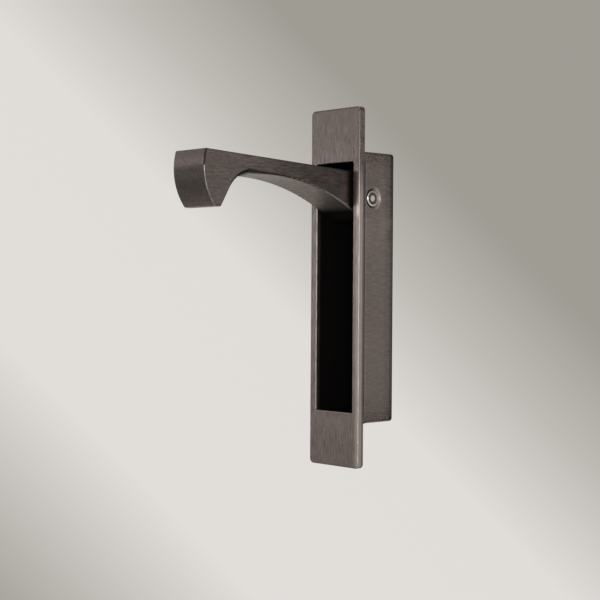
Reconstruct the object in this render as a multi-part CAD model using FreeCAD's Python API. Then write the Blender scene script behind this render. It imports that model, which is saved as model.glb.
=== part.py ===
import FreeCAD, Part
import math
import os

os.makedirs("parts", exist_ok=True)

# A flip-out edge pull for a sliding door, drawn with its lever swung open
# X runs across the pull, Y runs into the door and Z runs up
# The origin is the centre of the housing's back face, halfway between the two screw holes

# Face plate, in millimetres
plate_height = 98.4
plate_width = 19.05
plate_thickness = 2.0
plate_corner_radius = 1.3
plate_rim_radius = 0.45

# Slot in the plate, which the pocket behind it carries on
slot_height = 68.4
slot_width = 14.2
slot_corner_radius = 0.4
slot_rim_chamfer = 0.2

# Pocket walls
pocket_depth = 14.35
side_wall = 1.0
end_wall = 3.0
back_wall = 1.0
housing_edge_radius = 0.9
lower_flare_radius = 3.6
lower_flare_turn = 72.0

# Screw holes in the back wall
screw_hole_radius = 1.8
screw_hole_spacing = 24.0

# Pivot
pivot_depth = 6.9
pivot_height = 24.5
pin_radius = 2.0
pin_clearance = 0.03
countersink_depth = 0.62
countersink_radius = 2.9
open_angle = 93.0

# Staked ends of the pin
rim_radius = 2.17
rim_crown_radius = 2.02
groove_outer_radius = 1.84
groove_inner_radius = 0.92
groove_depth = 0.34
nub_sink = 0.14
rim_sink = 0.06

# Lever
lever_side_gap = 0.85
root_side_gap = 1.35
root_length = 4.4
arm_thickness = 4.15
underside_run = 34.85
knuckle_gap = 1.25
stop_gap = 0.12
tail_corner_radius = 1.2
lever_edge_radius = 0.4
root_edge_chamfer = 0.3

# Hook at the lever's tip
tip_gap = 0.25
tip_crown_depth = 2.6
tip_face_radius = 15.2
hook_gap = 0.25
foot_flat = 1.75
foot_corner_radius = 0.6
hook_root_radius = 9.0
hook_face_angle = 63.0

# Washers between the lever's root and the pocket's sides
friction_washer_thickness = 0.5
friction_washer_radius = 4.0
spring_washer_thickness = 0.3
spring_washer_radius = 3.8
washer_play = 0.04
washer_bore_clearance = 0.06

# How close two edges or points lie when they count as one
tolerance = 0.001
point_tolerance = 0.000001

# Sizes that follow from the ones above
housing_depth = pocket_depth + back_wall
housing_width = slot_width + 2 * side_wall
housing_height = slot_height + 2 * end_wall
front_y = -housing_depth
plate_back_y = front_y + plate_thickness
pocket_floor_y = front_y + pocket_depth
pivot_y = front_y + pivot_depth
lever_width = slot_width - 2 * lever_side_gap
root_width = slot_width - 2 * root_side_gap
lever_reach = pivot_height + slot_height / 2 - tip_gap
hook_depth = pocket_depth - hook_gap
knuckle_radius = pocket_depth - pivot_depth - knuckle_gap
stop_distance = pocket_depth - pivot_depth - stop_gap
pin_hole_radius = pin_radius + pin_clearance


def polar(radius, degrees):
    """A flat point at this radius and at this angle from the first axis."""
    turn = math.radians(degrees)
    return (radius * math.cos(turn), radius * math.sin(turn))


def moved(point, step):
    """A flat point moved by a flat step."""
    return (point[0] + step[0], point[1] + step[1])


def rounded_corner(before, corner, after, radius):
    """Start, middle and end of the arc that rounds a corner between two straight lines."""
    towards = []
    for end in (before, after):
        run = math.hypot(end[0] - corner[0], end[1] - corner[1])
        towards.append(((end[0] - corner[0]) / run, (end[1] - corner[1]) / run))
    half = math.acos(towards[0][0] * towards[1][0] + towards[0][1] * towards[1][1]) / 2
    cut = radius / math.tan(half)
    start = moved(corner, (towards[0][0] * cut, towards[0][1] * cut))
    end = moved(corner, (towards[1][0] * cut, towards[1][1] * cut))
    middle_way = (towards[0][0] + towards[1][0], towards[0][1] + towards[1][1])
    size = math.hypot(middle_way[0], middle_way[1])
    sink = radius / math.sin(half) - radius
    middle = moved(corner, (middle_way[0] / size * sink, middle_way[1] / size * sink))
    return [start, middle, end]


def flat_face(steps, to_space):
    """A face whose outline is a ring of steps, each a line or, with three points, an arc."""
    edges = []
    for number, step in enumerate(steps):
        if len(step) == 3:
            start, middle, end = [to_space(point) for point in step]
            edges.append(Part.Arc(start, middle, end).toShape())
        next_start = to_space(steps[(number + 1) % len(steps)][0])
        here = to_space(step[-1])
        if here.distanceToPoint(next_start) > point_tolerance:
            edges.append(Part.LineSegment(here, next_start).toShape())
    return Part.Face(Part.Wire(edges))


def rounded_prism(width, height, radius, start_y, depth):
    """An upright block centred on X and Z, with rounded corners, that runs into the door."""
    right = width / 2
    top = height / 2
    corners = [(right, top), (-right, top), (-right, -top), (right, -top)]
    steps = []
    for number, corner in enumerate(corners):
        before = corners[number - 1]
        after = corners[(number + 1) % 4]
        steps.append(rounded_corner(before, corner, after, radius))
    face = flat_face(steps, lambda point: FreeCAD.Vector(point[0], start_y, point[1]))
    return face.extrude(FreeCAD.Vector(0, depth, 0))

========

**Prompt**
Looking at the material above, please copy exactly every line from its first line through the line containing "slot_rim_chamfer = 0.2", with both ends included and nothing else.

**The completed task**
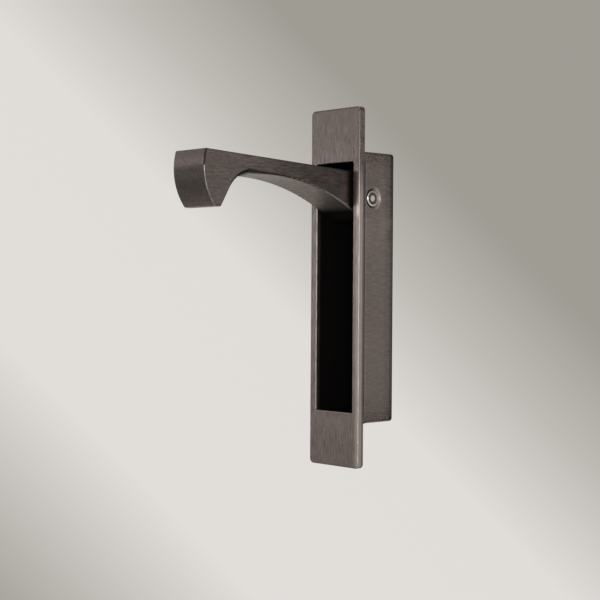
Reconstruct the object in this render as a multi-part CAD model using FreeCAD's Python API. Then write the Blender scene script behind this render. It imports that model, which is saved as model.glb.
=== part.py ===
import FreeCAD, Part
import math
import os

os.makedirs("parts", exist_ok=True)

# A flip-out edge pull for a sliding door, drawn with its lever swung open
# X runs across the pull, Y runs into the door and Z runs up
# The origin is the centre of the housing's back face, halfway between the two screw holes

# Face plate, in millimetres
plate_height = 98.4
plate_width = 19.05
plate_thickness = 2.0
plate_corner_radius = 1.3
plate_rim_radius = 0.45

# Slot in the plate, which the pocket behind it carries on
slot_height = 68.4
slot_width = 14.2
slot_corner_radius = 0.4
slot_rim_chamfer = 0.2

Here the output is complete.